Posted on the 14th February 2017


The Electoral Reform Society is an independent campaigning organisation working to champion the rights of voters and build a better democracy in Britain.

  1. The Society welcomes the growing consensus that the House of Lords has too many members. It is notoriously the world’s second largest chamber, beaten only by the People’s Republic of China.
  2. Although reaching agreement about how to reduce and cap the size of an appointed Upper House is difficult, it is essential. It is therefore positive that the Committee is seeking to reach such a consensus.
  3. However, we are disappointed that the inquiry is not accepting submissions about whether Peers should be elected or appointed. As we have noted in the past, the size and composition of the Lords go hand in hand: it is oversized because there’s a constant incentive for PMs to pack it with party donors and advisers.
  4. Moreover, limiting the size alone does nothing to address the serious related deficits that go alongside its composition – among many, its lack of representativeness, the ‘cronyism’ it is perceived to embody, and its fundamental lack of accountability.
  5. This limitation risks creating a public perception that the inquiry is a ‘stitch-up’ – rather than it being a stepping stone to a more representative, modern upper house, very limited reform becomes an end point or ‘shut-off valve’.
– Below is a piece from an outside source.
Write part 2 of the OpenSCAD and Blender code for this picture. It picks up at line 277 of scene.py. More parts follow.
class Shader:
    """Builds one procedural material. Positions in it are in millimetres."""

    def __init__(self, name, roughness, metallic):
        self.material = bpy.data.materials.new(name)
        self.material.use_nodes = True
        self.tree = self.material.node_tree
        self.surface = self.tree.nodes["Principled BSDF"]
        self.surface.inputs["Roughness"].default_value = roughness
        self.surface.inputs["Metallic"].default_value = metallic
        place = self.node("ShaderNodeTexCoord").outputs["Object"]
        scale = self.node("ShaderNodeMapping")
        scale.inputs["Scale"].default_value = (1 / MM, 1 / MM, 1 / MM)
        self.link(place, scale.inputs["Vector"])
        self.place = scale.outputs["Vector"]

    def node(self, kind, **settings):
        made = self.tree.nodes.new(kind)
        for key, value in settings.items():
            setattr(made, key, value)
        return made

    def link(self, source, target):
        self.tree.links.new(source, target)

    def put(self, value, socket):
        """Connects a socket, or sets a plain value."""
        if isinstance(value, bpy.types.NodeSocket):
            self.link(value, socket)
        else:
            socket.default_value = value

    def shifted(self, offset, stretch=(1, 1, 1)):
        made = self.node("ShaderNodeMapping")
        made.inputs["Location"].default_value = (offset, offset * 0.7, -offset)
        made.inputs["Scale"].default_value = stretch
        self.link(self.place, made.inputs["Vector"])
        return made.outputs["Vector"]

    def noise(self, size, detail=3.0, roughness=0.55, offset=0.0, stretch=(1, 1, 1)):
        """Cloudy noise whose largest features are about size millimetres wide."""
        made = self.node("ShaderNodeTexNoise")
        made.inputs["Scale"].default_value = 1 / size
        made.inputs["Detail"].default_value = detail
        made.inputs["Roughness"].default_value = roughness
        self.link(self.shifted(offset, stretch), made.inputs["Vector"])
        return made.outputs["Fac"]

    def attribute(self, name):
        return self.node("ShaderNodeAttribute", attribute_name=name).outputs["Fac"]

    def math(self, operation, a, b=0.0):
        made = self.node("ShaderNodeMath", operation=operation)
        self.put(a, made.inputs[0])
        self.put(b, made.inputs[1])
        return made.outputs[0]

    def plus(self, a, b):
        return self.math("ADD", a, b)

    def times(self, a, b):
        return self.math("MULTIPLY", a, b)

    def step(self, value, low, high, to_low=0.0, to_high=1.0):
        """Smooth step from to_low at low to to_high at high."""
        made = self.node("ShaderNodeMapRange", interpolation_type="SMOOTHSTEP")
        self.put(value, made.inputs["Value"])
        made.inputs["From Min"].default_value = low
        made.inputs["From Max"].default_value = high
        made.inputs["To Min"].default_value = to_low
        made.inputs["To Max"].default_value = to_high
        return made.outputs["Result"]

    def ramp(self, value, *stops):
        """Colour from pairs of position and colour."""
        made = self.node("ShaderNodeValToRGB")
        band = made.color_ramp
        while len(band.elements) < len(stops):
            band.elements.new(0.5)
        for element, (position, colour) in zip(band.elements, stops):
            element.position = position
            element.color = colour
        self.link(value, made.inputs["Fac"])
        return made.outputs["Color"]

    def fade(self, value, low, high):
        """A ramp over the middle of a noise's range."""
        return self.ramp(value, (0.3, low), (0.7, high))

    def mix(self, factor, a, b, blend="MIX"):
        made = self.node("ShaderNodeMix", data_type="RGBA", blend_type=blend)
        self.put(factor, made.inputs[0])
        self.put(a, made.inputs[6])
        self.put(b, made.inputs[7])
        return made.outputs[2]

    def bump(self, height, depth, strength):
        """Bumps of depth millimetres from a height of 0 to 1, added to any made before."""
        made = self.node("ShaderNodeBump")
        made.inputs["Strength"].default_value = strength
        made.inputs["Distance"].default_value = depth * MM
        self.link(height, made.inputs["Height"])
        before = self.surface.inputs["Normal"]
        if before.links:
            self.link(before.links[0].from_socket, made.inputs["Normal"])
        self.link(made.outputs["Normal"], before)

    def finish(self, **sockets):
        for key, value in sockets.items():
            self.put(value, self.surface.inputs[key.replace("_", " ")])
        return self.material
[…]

  6. Notwithstanding these concerns, we will address the remit of the inquiry by analysing several potential size-limiting reforms which fit within the Committee’s terms of reference
  7. We believe that an age limit would be an arbitrary and potentially damaging way to limit the size of the upper chamber. Moreover, an age cap would fail to take account of the fact that some Peers are appointed at much younger ages than others, and that Parliament – including the Lords – should be representative of all backgrounds to ensure it reflects the broad experiences and expertise of the United Kingdom.
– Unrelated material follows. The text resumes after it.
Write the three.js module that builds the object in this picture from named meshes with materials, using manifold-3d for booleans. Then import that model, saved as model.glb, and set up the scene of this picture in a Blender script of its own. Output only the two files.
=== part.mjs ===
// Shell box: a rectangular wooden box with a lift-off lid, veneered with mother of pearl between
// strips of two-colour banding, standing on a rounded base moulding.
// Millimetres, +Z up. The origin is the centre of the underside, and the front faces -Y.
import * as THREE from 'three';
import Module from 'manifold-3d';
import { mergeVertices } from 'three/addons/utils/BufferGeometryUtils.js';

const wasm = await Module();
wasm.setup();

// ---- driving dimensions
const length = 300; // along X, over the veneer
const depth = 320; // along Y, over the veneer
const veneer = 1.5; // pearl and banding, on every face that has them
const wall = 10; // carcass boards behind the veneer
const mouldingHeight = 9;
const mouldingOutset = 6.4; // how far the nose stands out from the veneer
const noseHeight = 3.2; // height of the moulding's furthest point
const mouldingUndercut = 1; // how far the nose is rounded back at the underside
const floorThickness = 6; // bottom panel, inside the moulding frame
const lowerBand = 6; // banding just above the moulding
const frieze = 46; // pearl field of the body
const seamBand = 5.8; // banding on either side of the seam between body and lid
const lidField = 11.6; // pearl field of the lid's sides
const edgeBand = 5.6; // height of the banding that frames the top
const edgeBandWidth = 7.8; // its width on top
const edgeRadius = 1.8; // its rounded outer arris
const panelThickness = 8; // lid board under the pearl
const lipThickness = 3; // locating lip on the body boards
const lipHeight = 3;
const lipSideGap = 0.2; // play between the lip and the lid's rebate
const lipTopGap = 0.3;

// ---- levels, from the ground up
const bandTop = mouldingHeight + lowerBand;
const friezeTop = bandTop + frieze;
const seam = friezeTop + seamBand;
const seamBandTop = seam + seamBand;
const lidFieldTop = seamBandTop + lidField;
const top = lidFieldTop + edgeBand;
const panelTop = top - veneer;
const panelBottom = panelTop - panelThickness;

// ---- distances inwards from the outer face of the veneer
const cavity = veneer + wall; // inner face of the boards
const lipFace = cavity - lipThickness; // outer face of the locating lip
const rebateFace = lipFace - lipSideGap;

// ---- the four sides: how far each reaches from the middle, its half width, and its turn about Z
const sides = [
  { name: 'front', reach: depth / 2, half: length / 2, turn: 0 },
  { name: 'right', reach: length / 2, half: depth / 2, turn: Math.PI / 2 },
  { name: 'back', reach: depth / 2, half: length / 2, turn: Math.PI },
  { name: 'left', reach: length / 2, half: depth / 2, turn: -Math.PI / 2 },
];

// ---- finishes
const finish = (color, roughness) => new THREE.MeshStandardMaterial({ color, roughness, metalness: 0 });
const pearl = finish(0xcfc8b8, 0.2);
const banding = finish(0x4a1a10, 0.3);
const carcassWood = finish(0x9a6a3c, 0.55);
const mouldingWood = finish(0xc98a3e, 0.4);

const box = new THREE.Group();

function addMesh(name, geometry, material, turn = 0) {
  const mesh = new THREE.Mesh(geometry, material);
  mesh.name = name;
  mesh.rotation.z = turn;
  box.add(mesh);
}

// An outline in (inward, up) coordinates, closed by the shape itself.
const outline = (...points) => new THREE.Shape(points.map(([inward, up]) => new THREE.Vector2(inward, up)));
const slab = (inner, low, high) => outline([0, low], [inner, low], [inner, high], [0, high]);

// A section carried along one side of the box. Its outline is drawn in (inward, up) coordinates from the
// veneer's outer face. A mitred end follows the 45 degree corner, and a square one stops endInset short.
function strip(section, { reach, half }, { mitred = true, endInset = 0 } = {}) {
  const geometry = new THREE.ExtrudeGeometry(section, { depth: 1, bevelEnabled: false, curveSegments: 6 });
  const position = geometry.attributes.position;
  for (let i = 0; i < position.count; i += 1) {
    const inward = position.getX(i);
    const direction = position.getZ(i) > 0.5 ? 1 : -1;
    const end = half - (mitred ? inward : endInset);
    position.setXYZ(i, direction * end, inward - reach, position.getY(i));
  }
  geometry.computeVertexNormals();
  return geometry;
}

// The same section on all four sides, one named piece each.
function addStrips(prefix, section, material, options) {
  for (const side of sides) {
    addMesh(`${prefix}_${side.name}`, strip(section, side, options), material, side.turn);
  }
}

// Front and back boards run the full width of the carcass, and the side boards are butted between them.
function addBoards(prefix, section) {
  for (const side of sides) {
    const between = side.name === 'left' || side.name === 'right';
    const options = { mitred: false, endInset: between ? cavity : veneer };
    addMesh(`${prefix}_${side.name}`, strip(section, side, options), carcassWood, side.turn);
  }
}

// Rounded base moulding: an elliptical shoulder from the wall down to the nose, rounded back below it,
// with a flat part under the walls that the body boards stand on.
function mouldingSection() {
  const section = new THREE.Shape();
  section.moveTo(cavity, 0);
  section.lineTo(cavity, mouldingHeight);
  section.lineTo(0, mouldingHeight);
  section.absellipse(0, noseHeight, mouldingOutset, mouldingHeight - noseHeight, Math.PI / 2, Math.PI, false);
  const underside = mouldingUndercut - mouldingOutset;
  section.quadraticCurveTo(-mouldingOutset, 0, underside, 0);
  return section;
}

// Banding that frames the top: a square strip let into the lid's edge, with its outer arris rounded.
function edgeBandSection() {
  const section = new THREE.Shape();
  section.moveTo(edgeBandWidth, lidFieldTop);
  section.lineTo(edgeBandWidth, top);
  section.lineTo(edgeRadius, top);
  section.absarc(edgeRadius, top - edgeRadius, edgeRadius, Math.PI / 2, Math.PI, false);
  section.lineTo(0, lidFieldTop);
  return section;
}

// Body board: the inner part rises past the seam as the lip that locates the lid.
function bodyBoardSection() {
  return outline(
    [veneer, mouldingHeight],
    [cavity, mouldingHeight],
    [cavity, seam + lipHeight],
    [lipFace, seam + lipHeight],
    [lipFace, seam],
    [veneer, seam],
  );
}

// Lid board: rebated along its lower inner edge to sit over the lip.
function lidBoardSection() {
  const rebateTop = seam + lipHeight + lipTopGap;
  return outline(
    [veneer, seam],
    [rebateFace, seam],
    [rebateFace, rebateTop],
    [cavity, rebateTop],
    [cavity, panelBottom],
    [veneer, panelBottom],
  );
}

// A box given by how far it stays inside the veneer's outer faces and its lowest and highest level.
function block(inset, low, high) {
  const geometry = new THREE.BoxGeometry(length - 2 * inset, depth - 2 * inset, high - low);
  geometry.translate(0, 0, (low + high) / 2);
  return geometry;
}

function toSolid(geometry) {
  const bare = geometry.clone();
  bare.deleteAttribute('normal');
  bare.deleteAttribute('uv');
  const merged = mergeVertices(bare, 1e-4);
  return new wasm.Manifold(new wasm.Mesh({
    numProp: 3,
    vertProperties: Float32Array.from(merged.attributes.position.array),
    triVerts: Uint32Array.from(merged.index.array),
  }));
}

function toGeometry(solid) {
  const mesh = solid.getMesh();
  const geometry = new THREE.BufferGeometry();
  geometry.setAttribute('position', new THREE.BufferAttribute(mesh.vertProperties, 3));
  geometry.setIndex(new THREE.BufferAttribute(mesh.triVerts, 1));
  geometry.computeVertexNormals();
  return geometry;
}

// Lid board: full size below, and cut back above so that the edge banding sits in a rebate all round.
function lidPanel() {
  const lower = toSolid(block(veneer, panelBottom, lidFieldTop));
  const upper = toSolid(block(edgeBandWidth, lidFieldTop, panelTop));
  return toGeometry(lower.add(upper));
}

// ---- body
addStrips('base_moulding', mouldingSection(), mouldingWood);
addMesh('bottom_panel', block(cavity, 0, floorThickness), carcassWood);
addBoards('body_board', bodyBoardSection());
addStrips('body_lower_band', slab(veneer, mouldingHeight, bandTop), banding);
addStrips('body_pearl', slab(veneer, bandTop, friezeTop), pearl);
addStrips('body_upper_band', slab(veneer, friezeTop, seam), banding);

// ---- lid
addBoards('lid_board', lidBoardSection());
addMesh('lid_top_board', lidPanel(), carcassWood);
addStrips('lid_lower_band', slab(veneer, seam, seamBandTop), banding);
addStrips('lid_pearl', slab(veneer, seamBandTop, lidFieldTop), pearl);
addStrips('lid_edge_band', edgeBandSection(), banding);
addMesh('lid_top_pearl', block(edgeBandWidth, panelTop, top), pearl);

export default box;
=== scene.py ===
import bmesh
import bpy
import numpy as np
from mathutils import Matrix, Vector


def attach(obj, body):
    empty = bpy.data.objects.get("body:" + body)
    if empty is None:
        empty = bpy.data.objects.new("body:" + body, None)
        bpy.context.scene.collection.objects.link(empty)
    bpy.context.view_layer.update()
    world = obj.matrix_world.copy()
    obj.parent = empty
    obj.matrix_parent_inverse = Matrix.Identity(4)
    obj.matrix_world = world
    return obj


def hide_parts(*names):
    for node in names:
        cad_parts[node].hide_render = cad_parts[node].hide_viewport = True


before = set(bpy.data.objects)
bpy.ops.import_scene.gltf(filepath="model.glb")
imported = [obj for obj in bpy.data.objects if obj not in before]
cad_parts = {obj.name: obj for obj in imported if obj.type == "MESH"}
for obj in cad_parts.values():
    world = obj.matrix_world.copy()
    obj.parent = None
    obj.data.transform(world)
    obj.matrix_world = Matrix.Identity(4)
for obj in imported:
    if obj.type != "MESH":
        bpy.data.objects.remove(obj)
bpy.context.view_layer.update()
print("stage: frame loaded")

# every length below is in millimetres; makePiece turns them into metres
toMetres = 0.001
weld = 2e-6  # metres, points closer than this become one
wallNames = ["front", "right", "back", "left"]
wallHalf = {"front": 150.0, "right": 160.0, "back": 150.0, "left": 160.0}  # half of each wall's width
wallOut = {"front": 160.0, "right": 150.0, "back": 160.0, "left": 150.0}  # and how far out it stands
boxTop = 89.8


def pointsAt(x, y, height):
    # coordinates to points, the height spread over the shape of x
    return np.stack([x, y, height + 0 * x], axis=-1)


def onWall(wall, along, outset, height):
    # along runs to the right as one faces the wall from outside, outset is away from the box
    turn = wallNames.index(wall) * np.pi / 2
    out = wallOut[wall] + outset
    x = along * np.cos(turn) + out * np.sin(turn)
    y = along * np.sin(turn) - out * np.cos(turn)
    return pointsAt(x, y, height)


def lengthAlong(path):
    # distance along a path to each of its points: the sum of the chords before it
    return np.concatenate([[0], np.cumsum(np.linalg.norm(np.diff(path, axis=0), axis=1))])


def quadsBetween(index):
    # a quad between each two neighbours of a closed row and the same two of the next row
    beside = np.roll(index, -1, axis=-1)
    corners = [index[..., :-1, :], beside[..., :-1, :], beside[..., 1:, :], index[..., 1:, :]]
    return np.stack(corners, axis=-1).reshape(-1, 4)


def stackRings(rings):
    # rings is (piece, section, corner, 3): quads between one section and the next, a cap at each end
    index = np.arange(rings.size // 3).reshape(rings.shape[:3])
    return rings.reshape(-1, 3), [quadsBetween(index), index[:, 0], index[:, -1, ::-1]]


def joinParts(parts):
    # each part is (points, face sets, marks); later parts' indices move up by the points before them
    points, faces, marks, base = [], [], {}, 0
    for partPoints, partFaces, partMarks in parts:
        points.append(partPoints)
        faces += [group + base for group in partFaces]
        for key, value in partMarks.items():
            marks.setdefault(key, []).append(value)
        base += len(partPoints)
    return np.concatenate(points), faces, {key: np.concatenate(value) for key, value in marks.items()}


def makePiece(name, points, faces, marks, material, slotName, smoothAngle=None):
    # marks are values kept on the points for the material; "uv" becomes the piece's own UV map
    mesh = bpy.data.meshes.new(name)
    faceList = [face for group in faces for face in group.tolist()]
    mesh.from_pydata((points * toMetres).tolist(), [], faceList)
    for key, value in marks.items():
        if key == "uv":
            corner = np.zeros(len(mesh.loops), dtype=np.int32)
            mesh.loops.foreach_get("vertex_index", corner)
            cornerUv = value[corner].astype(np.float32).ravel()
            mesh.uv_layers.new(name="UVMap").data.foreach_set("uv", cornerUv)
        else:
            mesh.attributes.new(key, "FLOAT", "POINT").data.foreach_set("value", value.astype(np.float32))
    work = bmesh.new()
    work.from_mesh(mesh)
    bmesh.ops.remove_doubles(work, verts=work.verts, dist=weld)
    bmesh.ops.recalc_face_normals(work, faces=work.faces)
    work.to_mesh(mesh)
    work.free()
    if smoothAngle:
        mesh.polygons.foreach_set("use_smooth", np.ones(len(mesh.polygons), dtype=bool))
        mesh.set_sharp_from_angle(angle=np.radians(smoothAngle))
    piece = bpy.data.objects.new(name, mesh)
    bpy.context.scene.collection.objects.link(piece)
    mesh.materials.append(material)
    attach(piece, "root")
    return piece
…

  8. The place of the Lords Spiritual is anachronistic. Iran is the only other legislature in the world which gives unelected clerics automatic representation in its legislature. The automatic inclusion of representatives of other faiths is an unacceptable solution due to the difficulty of deciding which faiths and denominations within faiths to include, how to include non-religious organisations, and the constantly changing demographics of the UK. The ERS would support an end to the automatic provision of legislative seats to Bishops.
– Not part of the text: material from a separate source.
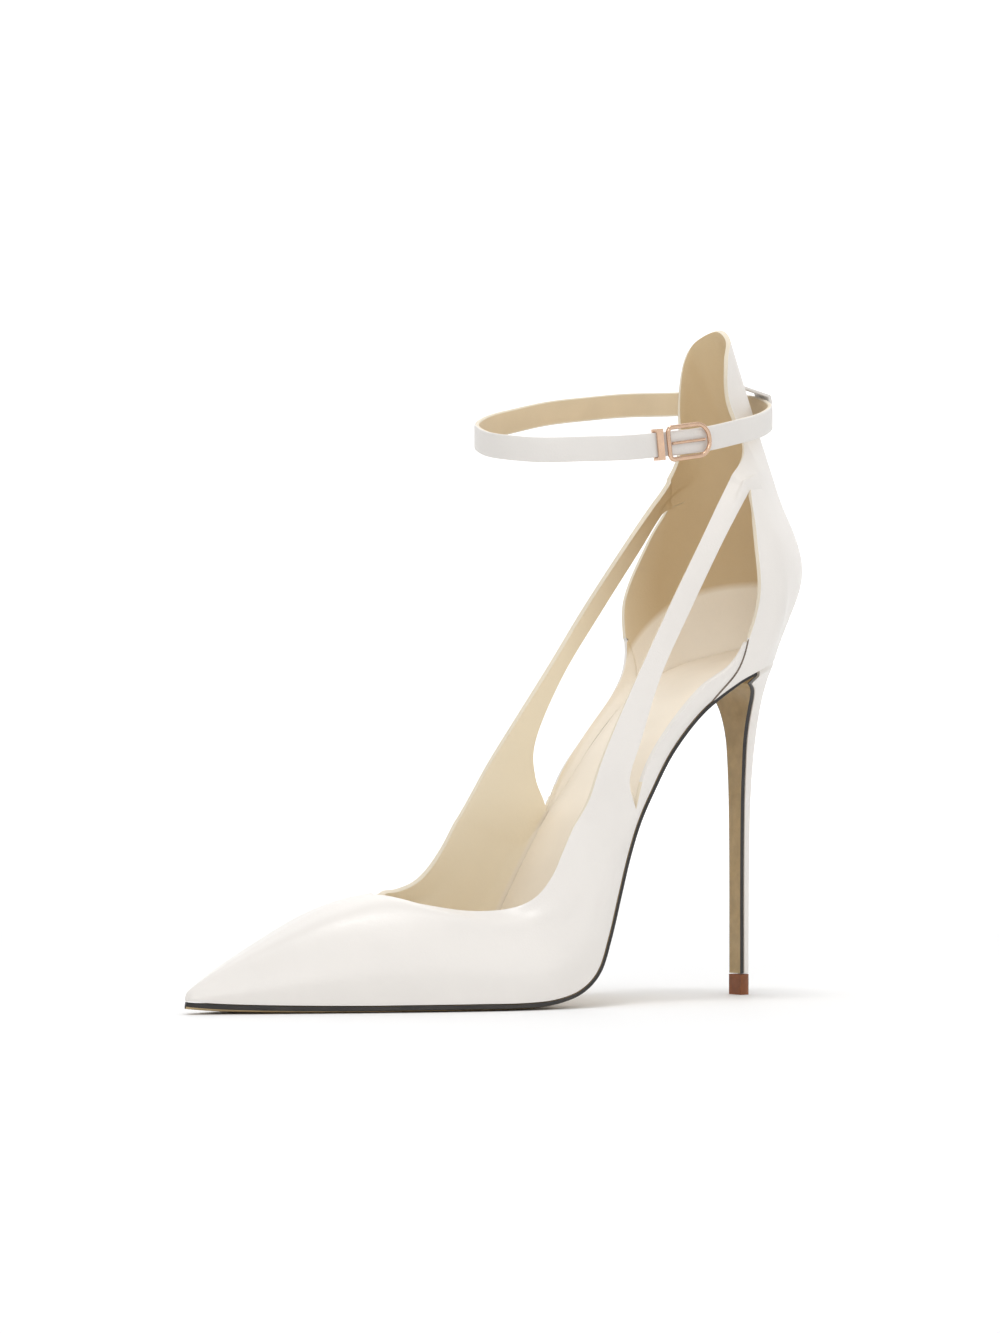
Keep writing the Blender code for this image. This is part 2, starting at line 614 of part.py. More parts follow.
def build_back_loop(shade, home):
    """Leather loop that holds the strap behind the tab."""
    high = STRAP_MIDDLE_UP + BACK_LOOP_HEIGHT / 2
    low = STRAP_MIDDLE_UP - STRAP_WIDTH / 2 - SEAM_GAP - BACK_LOOP_THICKNESS
    wall = BACK_LOOP_THICKNESS
    far = STRAP_BACK + STRAP_THICKNESS + SEAM_GAP
    strap_top = STRAP_MIDDLE_UP + STRAP_WIDTH / 2 + SEAM_GAP
    inner = [(tab_back(high) + SEAM_GAP, high), (far - 0.3 * wall, strap_top + 0.4 * wall),
             (far, strap_top - wall), (far, low + wall), (tab_back(low) + SEAM_GAP, low + wall)]
    outer = [(tab_back(high + wall) + SEAM_GAP, high + wall), (far + 0.6 * wall, strap_top + wall),
             (far + wall, strap_top - 0.8 * wall), (far + wall, low), (tab_back(low) + SEAM_GAP, low)]
    outline = inner + list(reversed(outer))
    rings = []
    for aside in (-BACK_LOOP_WIDTH / 2, BACK_LOOP_WIDTH / 2):
        slant = STRAP_SIDE_DROP * aside / STRAP_HALF_WIDTH
        rings.append([placed(back, aside, up + slant) for back, up in outline])
    return add_mesh("back_loop", loft(rings), shade, home)


def main():
    """Build the shoe."""
    for old in list(bpy.data.objects):
        bpy.data.objects.remove(old, do_unlink=True)
    home = collection("ankle_strap_pump")
    white = material("white_leather", (0.86, 0.83, 0.78), 0.42)
    cream = material("cream_footbed", (0.80, 0.70, 0.55), 0.6)
    tan = material("tan_sole_leather", (0.50, 0.38, 0.22), 0.55)
    lift = material("brown_top_lift", (0.36, 0.16, 0.04), 0.5)
    gold = material("pale_gold", (0.90, 0.68, 0.52), 0.22, 1.0)
    build_upper(white, home)
    build_outsole(tan, home)
    build_insole(cream, home)
    build_heel(white, home)
    build_top_lift(lift, home)
    build_strap(white, home)
    build_back_loop(white, home)
    build_buckle(gold, home)
    build_keeper(gold, home)


main()
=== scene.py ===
"""Looks of the ankle strap pump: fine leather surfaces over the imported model, light and camera.

The shoe's own shape is worked out again here, from the same sizes and sections as the model,
on a finer grid. "back" runs from the toe tip to the heel, "out" from the middle line to a side.
"""

import math
from collections import namedtuple

import bmesh
import bpy
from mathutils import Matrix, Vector


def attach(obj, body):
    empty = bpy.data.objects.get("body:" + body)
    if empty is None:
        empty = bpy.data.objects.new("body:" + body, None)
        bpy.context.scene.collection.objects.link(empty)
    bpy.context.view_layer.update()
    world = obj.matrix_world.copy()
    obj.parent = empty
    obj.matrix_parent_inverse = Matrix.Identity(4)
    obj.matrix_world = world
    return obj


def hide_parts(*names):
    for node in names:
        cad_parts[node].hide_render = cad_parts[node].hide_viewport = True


MILLIMETRE = 0.001
# Turn, in radians, over which a direction along the strap is read
SMALL_TURN = 0.01

# Driving sizes of the last
SHOE_LENGTH = 0.220
BALL_WIDTH = 0.075
HEEL_HEIGHT = 0.106
INSTEP_HEIGHT = 0.0346
TAB_RISE = 0.1023
TOE_SWING = 0.0015

# Leather, sole and footbed
UPPER_WALL = 0.0015
OUTSOLE_THICKNESS = 0.0020
SOLE_EDGE_BEVEL = 0.0009
BREAST_FLAP_THICKNESS = 0.0012
FOOTBED_THICKNESS = 0.0020
SEAM_GAP = 0.0003

# Heel
SHAFT_WIDTH = 0.0062
SHAFT_DEPTH = 0.0029
BREAST_SHARE = 0.91
ROUNDNESS = 2.25
TOP_LIFT_HEIGHT = 0.0064

# Ankle strap
STRAP_WIDTH = 0.0076
STRAP_THICKNESS = 0.0015
STRAP_LENGTH = 0.1012
STRAP_CLEARANCE_BEHIND_TAB = 0.0058
STRAP_HALF_WIDTH = 0.0285
STRAP_LEVEL = 0.0778
STRAP_SIDE_DROP = 0.0059
STRAP_BACK_RISE = 0.0063

# Buckle and back loop
BUCKLE_LENGTH = 0.0168
BUCKLE_HEIGHT = 0.0112
BUCKLE_WIRE = 0.0014
BUCKLE_CORNER = 0.0015
BUCKLE_ROUND_END = 0.92
BUCKLE_PLACE = math.radians(-87.0)
PRONG_WIRE = 0.0009
BACK_LOOP_WIDTH = 0.0080
BACK_LOOP_THICKNESS = 0.0012
BACK_LOOP_HEIGHT = 0.0140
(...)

  9. Ending the practice of holding so-called ‘by-elections’ for hereditary Peers is one reform which should be addressed urgently. Some of these by-elections have had an electorate of three or less, which is justifiably viewed – including, it must be noted, by many Peers – an embarrassment to our politics. But in particular for most of the public, it is simply astonishing that in the 21st century, a small cadre of hereditary Lords still decide who sits in our legislature.

    Evidence submission

  10. It is therefore a great shame that The House of Lords Act 1999 (Amendment) Bill 2016-17 was dropped by Peers at Committee Stage following the government’s refusal to support it. This was the most modest of Bills, proposed by Peers themselves to end an absurd anachronism. This issue must be revisited and tackled as soon as possible, for the sake of faith in our institutions and democracy.
  11. As a ‘stepping stone’ to further reform, the ERS would support a greater role for the House of Lords Appointments Commission – including power to interview witnesses, and greater representation of non-aligned citizens. However, it must be noted that neither of these modifications deal with the fundamental problems of the House and the appointments system per se, unless there was a significant rejection rate.
  12. Attendance and participation levels are a difficult factor to consider for a different range of reasons. There is much debate over the relative merits of ‘working’ Peers on the one hand, appointed by political parties with high levels of attendance and participation across a range of policy issues, and of ‘expert’ Peers on the other hand, with full-time careers elsewhere who turn up only for policy issues related to their area of knowledge. This consternation alone calls into question this factor’s suitability.
  13. However, some consideration should be given to the ejection of those who do not attend for a whole session without being on leave of absence. This is of particular importance given that in the 2010-2015 parliament, £360,000 was claimed by Peers in years they failed to vote once, while in the 2014 Parliamentary session over £100,000 was claimed by Peers who did not vote at all.
  14. The Society believes suggested reforms should be a ‘stepping stone’ to broader reform, as they do little to tackle the other serious deficits that the chamber embodies. Therefore, the ERS restates our disappointment at the limited remit of this inquiry.
  15. Nonetheless, we do welcome the Lords debating cutting the numbers of members. However, the democratic price to pay for the current situation is much larger than the financial or ‘perceptual’ one when it comes to our archaic upper house – something we do not believe this inquiry adequately addresses.
  16. Finally, in light of the difficulties of using any of these factors as a means of reducing or capping the size of the House of Lords, and noting the caveat that this is not under consideration, the Society highlights our position that an elected House of Lords is the sole solution.
  17. A House of Lords chosen by voters using the Single Transferable Vote system, with a total membership of 450 Peers elected in thirds every five years, would make it the rightful responsibility of voters to decide which factors should determine whether and how all Peers remain or leave the upper chamber. In sum, it would provide both refresh the House’s membership and provide continuity, further the House’s legitimacy, and both reduce and cap the size of the House.